Mas o ímpeto da CML para salvar cinemas não se esgotou de modo algum em Campo de Ourique e seu termo: em 1997, a CML adquiriu o Cinema Roma onde, exteriorizando o seu desejo de brincar à Sétima Arte, a autarquia se instalou a ela mesma. Ou mais propriamente instalou a Assembleia Municipal. Mas graças aos céus salvámos o Cinema Roma! É contudo óbvio que em matéria de salvações municipais nada concorre com a salvação do Cinema São Jorge. O São Jorge, estarão lembrados, esteve para ser adquirido por uma daquelas igrejas com pregadores e povo à porta. A pátria tremeu de horror e espanto. Podia lá ser?! Vai daí a CML que viu naquela magnífica sala uma espécie de campo santo que de modo algum podia ser profanado pelos incultos, comprou o Cinema São Jorge. E assim o São Jorge se tornou na versão contemporânea da Bela Adormecida ou das salas de cinema da Albânia nos tempos de Enver Hodja: à excepção dos festivais de cinema, apoiados pela mesma CML, o São Jorge vegeta. Cinematograficamente falando. Porque em matéria orçamental o São Jorge está vivo e bem vivo: aconselho a que se digite no portal dos ajustes directos a expressão Cinema São Jorge e logo se constatará que salvar o cinema São Jorge é uma tarefa bem mais complicada que vencer dragões, especialidade do santo que dá nome ao cinema. Creio mesmo que é uma empreitada eterna.

Face ao desastre destes salvamentos quando chegou a hora de salvar os espaços míticos dos cinemas Quarteto e Londres já os lisboetas estavam cansados de salvar tanto cinema. E nem os argumentos de que na avenida de Roma não se podia instalar uma loja chinesa ou que toda uma geração começara a namorar no Quarteto comoveram os alfacinhas que nessa fase já viviam eles mesmo sob resgate. E foi nesse preciso momento, o do resgate, que os antigos salvadores de cinemas despertaram para o resgate de um edifício/serviço público: a Maternidade Alfredo da Costa. Pela MAC deram-se beijinhos, abracinhos e saltinhos. Puseram-se florinhas de papel nas grades da maternidade e creio que até aquelas rosetas de croché com que agora se adornam as árvores não percebo com que finalidade. Só não se fez a única coisa que podia manter a maternidade aberta: bebés. Creio até que para desbloquear a situação se podia fazer uma sinergia entre o Cinema São Jorge e a MAC, passando no primeiro filmes inspiradores das situações que levam ao nascimento de bebés nove meses depois. Mas seja como for salvámos a MAC, mesmo que não tenhamos partos em número que justifique o seu funcionamento.

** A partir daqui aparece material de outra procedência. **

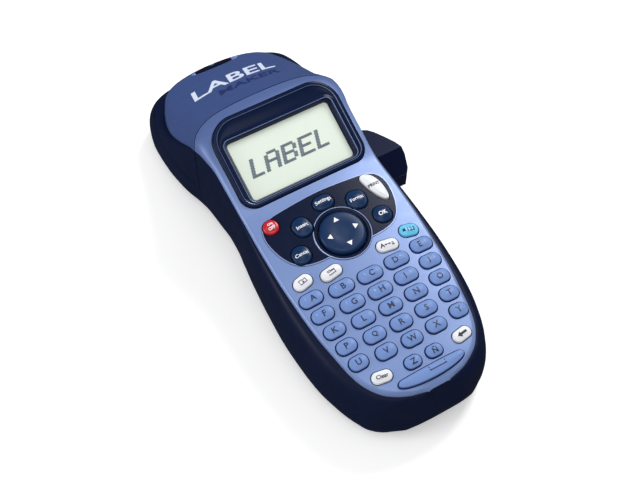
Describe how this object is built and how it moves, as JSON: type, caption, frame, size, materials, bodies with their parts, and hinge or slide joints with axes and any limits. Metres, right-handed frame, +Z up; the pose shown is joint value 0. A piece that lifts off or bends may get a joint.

Agora temos de salvar a Discoteca Jamaica. Quem quiser salvar a Discoteca Jamaica que pague a sua salvação. Que entregue ao senhorio o dinheiro da renda actualizada. Que cubra as despesas das obras que ali foram feitas pelo inquilino. Agora mais salvação de espaços míticos para mais privados à conta dos munícipes é que não. Trate a CML que tão preocupada anda com a Discoteca Jamaica de salvar o património que tem a cair e já faz obra!